Participantes da negociação relatam que os dois lados querem avançar bem rapidamente e que a primeira reunião não deve demorar. Esse foi o teor do último contato presencial na Malásia.
Participaram dele o ministro Mauro Vieira (Itamaraty), o secretário-executivo Márcio Elias Rosa (MDIC) e o embaixador Audo Faleiro (Assessoria Especial da Presidência), pelo Brasil; Scott Bessent (secretário do Tesouro) e Jamieson Greer (representante comercial - USTR), pelos EUA.
Lula disse que enviaria aos EUA as três autoridades políticas mais envolvidas: o vice-presidente Geraldo Alckmin (ministro do MDIC) e os ministros Fernando Haddad (Fazenda) e Mauro Vieira (Itamaraty).
A expectativa de um negociador é de que em até três reuniões o cenário comece a ficar mais claro, com as cartas na mesa.
O governo brasileiro não pediu um prazo de suspensão do tarifaço, a fim de não prolongar as tratativas.

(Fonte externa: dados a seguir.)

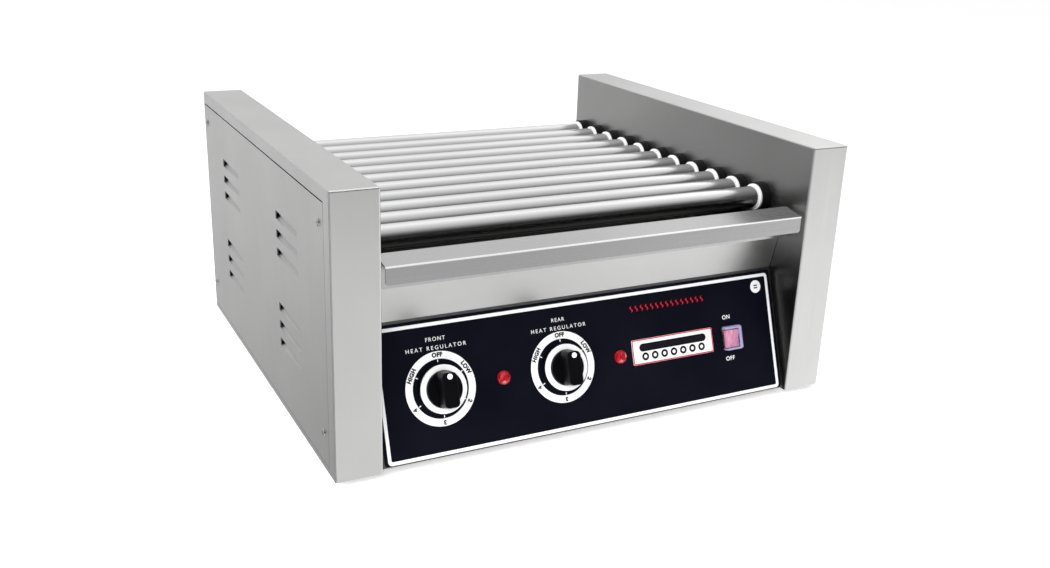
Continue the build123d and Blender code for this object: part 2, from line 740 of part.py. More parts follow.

Em negociações com outros países, o governo Trump estabeleceu datas e períodos específicos, como 90 ou 120 dias.
Alguns dos setores já conhecidos são café, carne, açúçar e etanol, bem como aeroespacial, além dos minerais estratégicos, entre eles reservas de terras raras.
O Estadão teve acesso a um documento que registra parte da estratégia em discussão, cenários de negociação e cita ofertas já colocadas na mesa e o formato de outras. Ele foi elaborado antes do encontro de Lula e Trump na Malásia.
O documento cita como possibilidades um pacote de “acordos setoriais” com tarifas (zero por zero) ou um pacote de “barganhas pontuais”. Em qualquer das opções, técnicos recomendaram:
• Meta de comércio bilateral alcançar US$ 200 bilhões em 2030 (em 2024, o fluxo foi de US$ 124 bilhões. As estimativas feitas a partir das informações estatísticas dos EUA)
• Meta de compras brasileiras dos EUA envolvendo desde aeronaves (90 aviões) a produtos energéticos (fazer projeção)
• Meta de investimentos nos EUA (desde que seja número robusto)
• Agenda positiva: colaboração em energia (inclusive SAF), minerais críticos, resiliência de cadeias de suprimento, barreiras técnicas e propriedade intelectual (caso não seja possível estabelecer compromissos substantivos nessas áreas)
• Avaliar interesse em sinalizar compras na área de Defesa
• Troca de experiências em questões regulatórias relativas ao setor de tecnologia, como em inteligência artificial
• Agendamento de reunião do Fórum de CEOs e diálogo comercial MDIC-DoC
Setor privado
A Embraer já apresentou aos americanos um cenário de compras de produtos. Mas ele poderá ser reforçado e ampliado.
A fabricante de aeronaves compra peças e motores nos EUA para seus aviões feitos no País e envia para clientes estatais ou privados de todo o mundo. A cadeia de suprimentos da indústria está ligada à tecnologia americana, com motores e aviônica, por exemplo.
A empresa já avisou aos americanos (e ao governo brasileiro) que possui planos de investimento de US$ 500 milhões no país, mais US$ 20 bilhões em compras de equipamentos para montagem de aviões, em cinco anos, o que pode chegar a US$ 40 bilhões em dez anos.
“O risco de não diminuir a tarifa é que os clientes compram menos avião, porque fica mais caro. Se comprar menos avião, a gente compra menos motor”, disse Francisco Gomes Neto, presidente da Embraer. “Os dois governos sabem da importância da Embraer, do que a gente está fazendo. A gente não negocia. Nas nossas reuniões que fizemos, deixamos claro o que a gente faz, os benefícios em termos de investimentos e geração de empregos.”
Questionado pelo Estadão se os valores do plano de compras incluíam a perspectiva de vender até 80 aeronaves militares C-390 Millennium para a Índia, Gomes Neto disse que não, a concorrência estava fora dos cálculos, porque a concorrência está em aberto, mas que a pergunta lhe deu uma ideia.
“Esse acordo é fundamental para a gente ter a chance de voltar para zero”, disse Gomes Neto. “É um baita potencial porque mais de metade do avião (KC-390) é americano”.
Os donos da JBS não citaram números ou investimentos em específico para suas operações em solo americano.